There is a hotel with an infinite number of rooms, and on one particular night, all its rooms are occupied with one guest. On that night, a guest shows up. How can we accommodate this guest, when the hotel is full? We can ask our guests to move, but this must take a finite amount of time, and there must be only one guest to a room. There is more than one answer.
The answer (one answer) is spoiler'd for those who haven't seen this problem, and for organization.
That was the easy part (one of them). Now, let's say that just as our guests are finished unpacking their things in their new rooms, a bus with an infinite number of passangers pulls up to the hotel. The question is, using the same rules as before, how do we supply all the passangers on the bus with a room?
The answer:
The last part is the same except instead of one bus, there's an infinite number of buses.
The answer:
My question is why stop there? What if an infinite number of (rows?, columns?, caravans?), each containing an infinite number of buses, each containing an infinite number of passangers, shows up at the hotel?

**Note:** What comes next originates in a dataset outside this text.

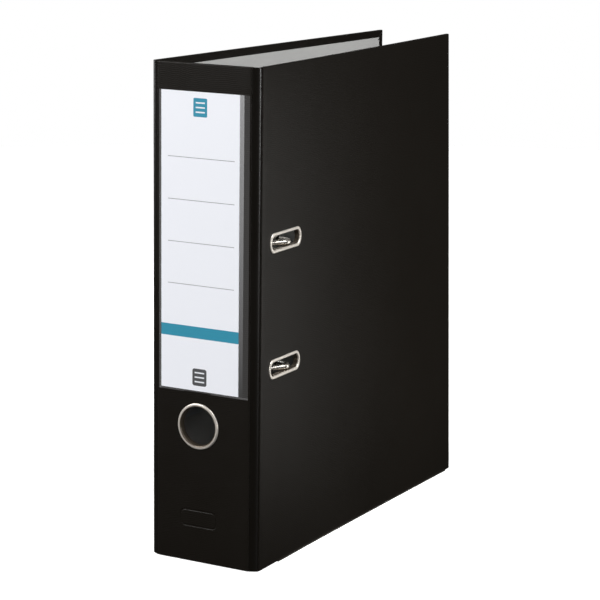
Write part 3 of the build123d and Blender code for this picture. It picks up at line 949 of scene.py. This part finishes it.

I guess the problem is to come up with an injective (not necessarily bijective) function from N(all natural numbers, starting with 1, I suppose)^3 to N, where the last problem was to come up with an injective function from N^2 to N.
Obviously (I think), the next step would be to come up with an injective function from N^4 to N, and so on ad infinitum. How about N^n onto N? Then what (assuming the steps up to this point are even possible)?
EDIT: So, for now, can anyone come up with a solution to the fourth part? Also, is there a bijective solution to part three (like part one and two, leaving no empty rooms)?
EDITEDIT: Would this be better off in the Mathematics forum?